======== Dataset entries

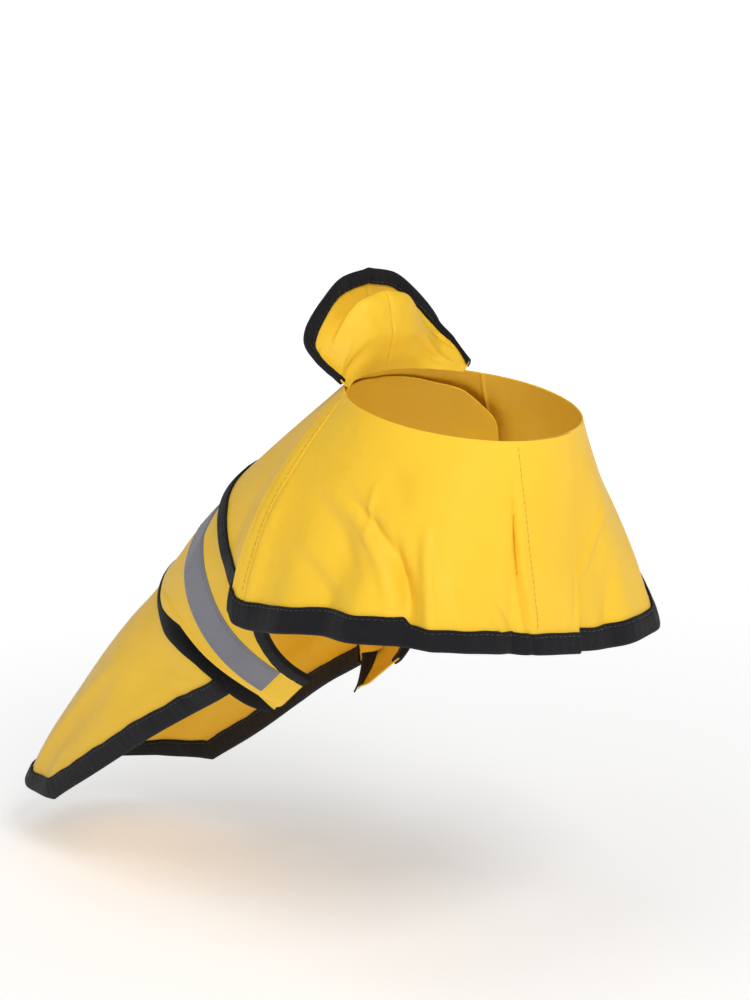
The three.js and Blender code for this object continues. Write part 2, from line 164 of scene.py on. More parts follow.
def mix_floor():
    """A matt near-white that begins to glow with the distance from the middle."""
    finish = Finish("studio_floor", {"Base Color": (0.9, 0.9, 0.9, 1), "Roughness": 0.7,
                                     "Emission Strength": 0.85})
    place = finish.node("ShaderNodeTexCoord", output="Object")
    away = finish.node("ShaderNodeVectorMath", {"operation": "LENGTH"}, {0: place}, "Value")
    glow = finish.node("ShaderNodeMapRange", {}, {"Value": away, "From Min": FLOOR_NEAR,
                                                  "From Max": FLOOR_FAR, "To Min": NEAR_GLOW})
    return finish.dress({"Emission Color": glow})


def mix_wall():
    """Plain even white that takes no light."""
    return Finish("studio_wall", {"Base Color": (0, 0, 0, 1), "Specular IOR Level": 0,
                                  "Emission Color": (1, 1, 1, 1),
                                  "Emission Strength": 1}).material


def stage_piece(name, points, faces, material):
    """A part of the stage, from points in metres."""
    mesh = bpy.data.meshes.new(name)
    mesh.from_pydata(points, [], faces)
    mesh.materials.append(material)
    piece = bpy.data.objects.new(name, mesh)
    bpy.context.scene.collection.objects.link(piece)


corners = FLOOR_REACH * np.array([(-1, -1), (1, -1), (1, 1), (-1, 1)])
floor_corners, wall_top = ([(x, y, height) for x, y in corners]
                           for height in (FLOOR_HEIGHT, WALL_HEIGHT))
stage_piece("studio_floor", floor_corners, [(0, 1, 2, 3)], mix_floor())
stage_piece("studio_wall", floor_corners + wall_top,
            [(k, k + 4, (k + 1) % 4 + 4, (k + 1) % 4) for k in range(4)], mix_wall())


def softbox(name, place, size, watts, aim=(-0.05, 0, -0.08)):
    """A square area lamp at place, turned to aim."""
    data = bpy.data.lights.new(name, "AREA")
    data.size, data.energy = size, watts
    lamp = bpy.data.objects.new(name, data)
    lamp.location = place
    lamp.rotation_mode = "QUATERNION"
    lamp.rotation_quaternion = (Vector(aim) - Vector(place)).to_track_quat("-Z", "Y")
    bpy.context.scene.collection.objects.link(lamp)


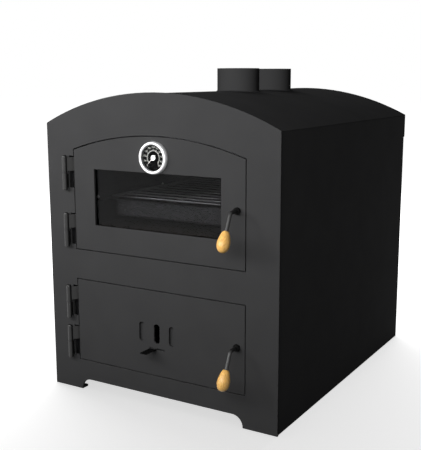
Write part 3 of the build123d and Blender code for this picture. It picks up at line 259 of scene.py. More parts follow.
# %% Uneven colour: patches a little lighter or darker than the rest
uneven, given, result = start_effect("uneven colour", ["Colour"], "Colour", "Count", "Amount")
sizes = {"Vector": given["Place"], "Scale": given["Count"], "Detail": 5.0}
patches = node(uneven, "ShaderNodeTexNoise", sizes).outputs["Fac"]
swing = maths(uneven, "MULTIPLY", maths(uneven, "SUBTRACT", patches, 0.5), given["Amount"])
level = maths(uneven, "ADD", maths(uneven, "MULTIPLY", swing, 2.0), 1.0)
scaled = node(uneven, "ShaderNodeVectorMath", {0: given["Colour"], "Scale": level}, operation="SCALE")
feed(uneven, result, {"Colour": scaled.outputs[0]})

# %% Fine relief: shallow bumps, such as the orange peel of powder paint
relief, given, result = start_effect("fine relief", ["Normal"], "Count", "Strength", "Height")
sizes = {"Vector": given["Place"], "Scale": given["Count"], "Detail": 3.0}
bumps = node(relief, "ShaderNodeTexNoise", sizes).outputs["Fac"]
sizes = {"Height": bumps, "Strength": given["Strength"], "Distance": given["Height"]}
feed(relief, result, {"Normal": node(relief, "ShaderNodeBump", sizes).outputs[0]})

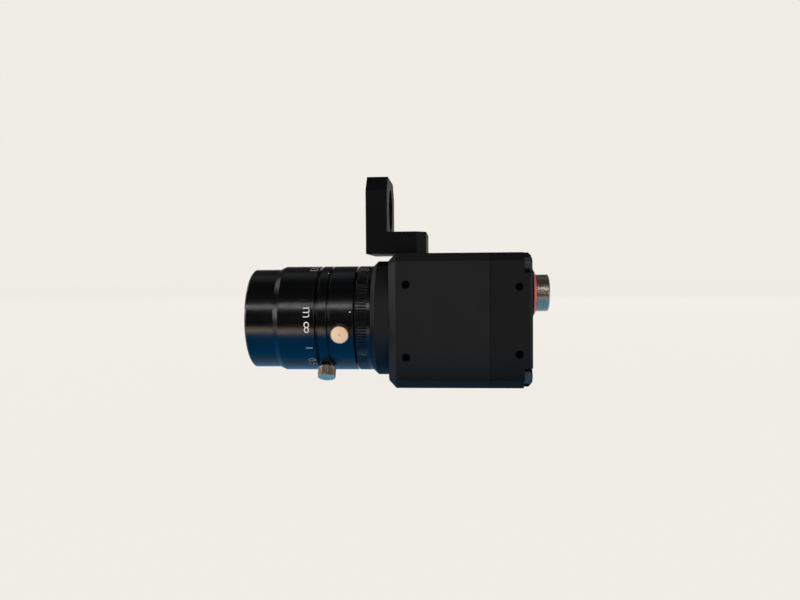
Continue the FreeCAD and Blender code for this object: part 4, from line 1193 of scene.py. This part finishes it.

================

• Exercise details:
Report only how many lines in the listing contain the string "part".

• Completed task:
4